É aí que entra o maior dilema para as lideranças militares e civis de Israel: continuar uma espécie de guerra perpétua em Gaza, já sabendo que os reféns remanescentes nunca serão libertados e não haverá, como nas guerras convencionais, um momento em que o inimigo admite a derrota e assina a rendição, ou arriscar um acordo de extrema complexidade, que está sendo desenvolvido pelos Estados Unidos.
MUDANÇA DE OPINIÃO
Isso envolveria definir quem assume a autoridade administrativa de Gaza. Se moradores comuns estão levando pauladas e até tiros por simplesmente tentarem salvar suas vidas, imaginem o que aconteceria com quem se atrevesse a ser uma alternativa ao Hamas. Corre que, há alguns meses, o líder de uma tribo de Gaza que parecia se inclinar a negociações, foi sequestrado e decapitado pelo Hamas.
E a população, como reagiria a uma nova ordem? Todos sabem que o ódio a Israel é intenso e qualquer candidato a administrador que parecesse ser coordenado com os israelenses seria rejeitado. Ou talvez a realidade terrível da vida num pequeno território em guerra esteja provocando mudanças?

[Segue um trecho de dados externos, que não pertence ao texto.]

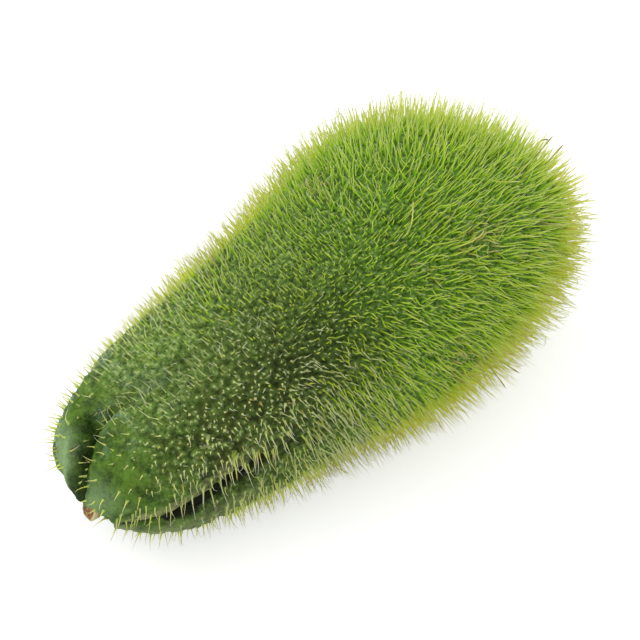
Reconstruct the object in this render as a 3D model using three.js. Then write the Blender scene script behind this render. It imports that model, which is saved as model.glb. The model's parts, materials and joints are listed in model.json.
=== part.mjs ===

Uma pesquisa do mês passado mostra que as opiniões estão mudando. Agora, 57% acham que a decisão de desfechar o massacre de 7 de outubro, com a consequente reação israelense, foi equivocada, contra 39% que continuam a apoiá-la. O número é exatamente o oposto do que foi levantado numa pesquisa em junho. As pesquisas também mostram que os palestinos continuam a achar que não houve as amplamente registradas atrocidades que deixaram 1,2 mil chacinados, dos quais 320 eram mulheres e meninas, e mais de 250 sequestrados.
Os países árabes cujos governos torcem nada disfarçadamente pela derrota do Hamas e do Hezbollah, como representantes das duas vertentes de fundamentalismo muçulmano que os ameaçam, o sunita e o xiita, vão ter que ajudar muito. O plano que reúne essa frente, além de “levar em conta as posições de Israel”, será apresentado depois da eleição do próximo dia 5 por Antony Blinken, o secretário de Estado, mesmo enfraquecido por representar um governo em pleno ocaso. Blinken falou ontem com Netanyahu e seguiu para países aliados da região.
“UM PROBLEMA ENORME”
No novo livro de Bob Woodward, sobre as guerras recentes envolvendo os Estados Unidos, o príncipe Mohammed Bin Salman, governante da Arábia Saudita, aparece num diálogo revelador com Blinken. O secretário de Estado pergunta se os sauditas tolerariam que, para fazer um ampla acordo, Israel voltasse periodicamente a interferir em Gaza – o que parece ser a situação inescapável, tal como hoje delineada.
“Eles podem voltar em seis meses, um ano, mas não imediatamente depois que eu colocar minha assinatura em uma coisa assim”, respondeu o príncipe.
“Setenta por cento do meu povo é mais jovem do que eu. A maioria não sabia muito sobre a questão palestina. E estão sendo introduzidos nela através desse conflito. É um problema enorme”.
“Eu pessoalmente ligo para um estado palestino? Não ligo, mas o meu povo sim, então tenho que garantir algo que seja significativo”.
O que seria exatamente “significativo” é uma questão tão ampla que desafia os mais otimistas. Mas definitivamente deveria trazer uma estabilização que não deixe uma população inteira ser perseguida a pauladas ou tiros quando procura se proteger da guerra desencadeada pelos líderes que tanto apoiavam, embora agora estejam deixando de achar tão certos assim.